The elderly man didn’t know the younger man or his son, but they all began to talk.  The old man sat down.  “Do you like your teacher?” he asked the boy, who said he did.  The owner went back to the kitchen.
They talked for another ten minutes, until the elderly man left the restaurant.  The father did not seem irritated to have a stranger at his table.  The little boy was polite: talkative but not insistent on being the center of attention.  And the elderly man, who ate alone at an oyster bar every night, was gracefully included in someone else’s family for a few minutes.
It was really quite extraordinary.  It felt like something I had never seen before, this human dance in which all the participants knew exactly where to put their feet.

Until five years ago, I lived only a few miles away from my mother.  She dropped in unannounced several times a week, mainly to see the kids, one or the other of whom was usually still around then.  We often went out to eat together, and she was always at our Thanksgiving and Christmas dinners.  At Thanksgiving, she brought Marie Callendar peach pies, because she didn’t like apple or pumpkin or pecan.  At Christmas, she proclaimed routinely that “it’s not my holiday” and didn’t bring presents.  Perversely, though, she bought almost every ornament that hangs on my tree to this day.
She was part of our everyday lives.    
Occasionally, we traveled with her.  We took two cruises together—one to Alaska and another to Hawaii.  Once, when my then-husband was away, she and the kids and I drove to Disneyland for a few days.
On the drive home, merging from 580 onto 680, I was nearly cut off by a woman who tried to squeeze past me on the ramp.  “You bitch,” I said more to myself than to anybody else, positioning the car to prevent her from passing me.

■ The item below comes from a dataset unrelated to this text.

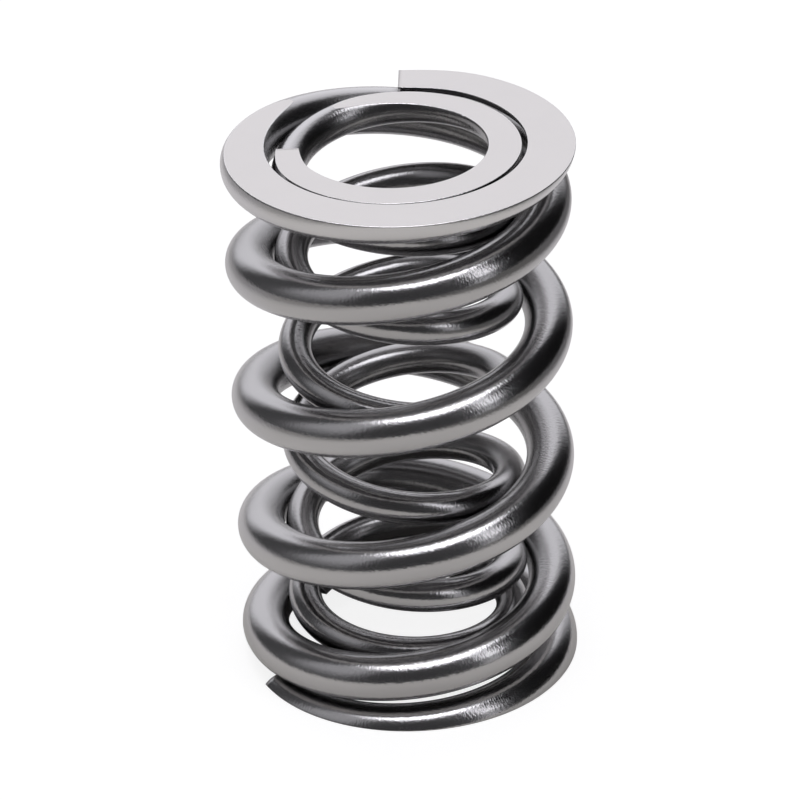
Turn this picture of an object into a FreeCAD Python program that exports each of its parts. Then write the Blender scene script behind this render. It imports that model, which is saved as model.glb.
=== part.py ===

My mother was furious with me.  “Gina!” she cried, tipping her head toward the back seats, where my kids, aged 11 and 8, were sitting.  “I don’t like that kind of talk!”
Not a minute later, we were safely on 680 heading north, and she rolled down her window as the offending driver passed us on the right.  “Asshole!” she yelled, both middle fingers extended prominently.  She was 77 years old.
The four of us laughed so hard.  And the kids and I still do, when one of us brings it up.   It reminds us that my mother had spirit, that she was never afraid of confrontation, that she was funny as hell and knew it, but could laugh at herself a little, too.

On the drive back to the hotel, the rain came down so hard that the windshield wipers couldn’t keep up.  The thunder felt as though it was inside my body.  I couldn’t stop thinking about the old man driving home.  I hope he has the kind of house that looks cozy from the outside.  I hope he has an overstuffed chair to sit in, and a quilt to put over his legs that someone made just for him.